I had not realized it had been a month since I had blogged. Gerald told me the other night that he did not know what was going on here at the farm since I had not blogged in so long.  I often wrote a partial blog in my head as I drove back and forth from farm to town, but once I was home, neglected duties always awaited me and I might not get to the computer.  Or if I did, I was too tired to write and would end up surfing on Facebook. 

I do enjoy getting bits of news, gossip, and updates from local people I seldom see in person anymore, and it is amazing to see photographs and news from far away loved ones and distant friends that I used to only hear from at Christmas.

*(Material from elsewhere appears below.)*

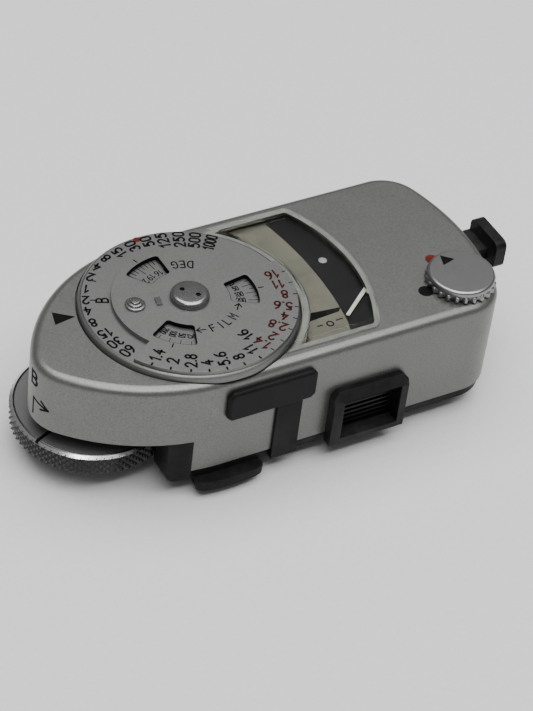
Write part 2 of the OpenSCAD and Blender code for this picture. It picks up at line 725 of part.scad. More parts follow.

I was able to enjoy the first birthday party of my great great nephew Jace down in Amarillo the other night because of all the posted photos. And last night I enjoyed my friend Lois’s trip to Ireland because the beautiful photos posted out in California made me almost smell the Irish air and I could definitely feel the love of her family group traveling on this adventure together.

I notice that private messaging on Facebook has almost replaced emails and often times phone calls.  There was a time in my life when I spent most Saturday mornings phoning far-away kids or other loved ones for hour-long conversations. Now with our cell phones going with us wherever we go and sometimes with reception poor or calls inconvenient if driving or going through a store check-out line, telephone habits have changed.  I still enjoy occasional hour-long talks with my brother and sister, but otherwise our house phone seems to be used mostly for recorded messages from the pharmacy, politicians, or sales  people.

I have been trying to write a family history essay on my great great great grandfather Cedar Billy Martin down in Tennessee.  I am getting close to finishing and admit I will be glad when I complete this project.  This is the third time I have tried to write about him.  In late 1998, I had just retired from the brief career I had in family literacy, and I was trying to learn to use the Internet on Gerald’s new computer. I accidentlaly became involved with distant unknown cousins here in Illinois who had just discovered this ancestor.  

As emails flew back and forth connecting with researchers from other states, my brother’s son offered to hook us all up by creating  an e-group. So for all these years we have shared information on Cedar Billy, his siblings and children, his neighbors, and several collateral lines. Eventually I had a dozen or so notebooks about various family members. During that time, some in the e-group have died, others learned they really were not related, others gotten sick and had to drop out, others lost interest as lives got busy elsewhere, and some of us have gotten old.  Emails to the group with new information has dried up, but all our exciting discoveries and all our mistaken speculations about whose siblings or children went where are still stored in the e-group’s archives. I have been reviewing those archives and my many notebooks attempting to have this essay ready for my children for Christmas.  I like to imagine that 200 years from now some descendant will find out about Cedar Billy and be as excited as I was when I learned of his existence.

In the meantime, I hope to blog a little more faithfully so that you and Gerald can know what it happening here at Woodsong.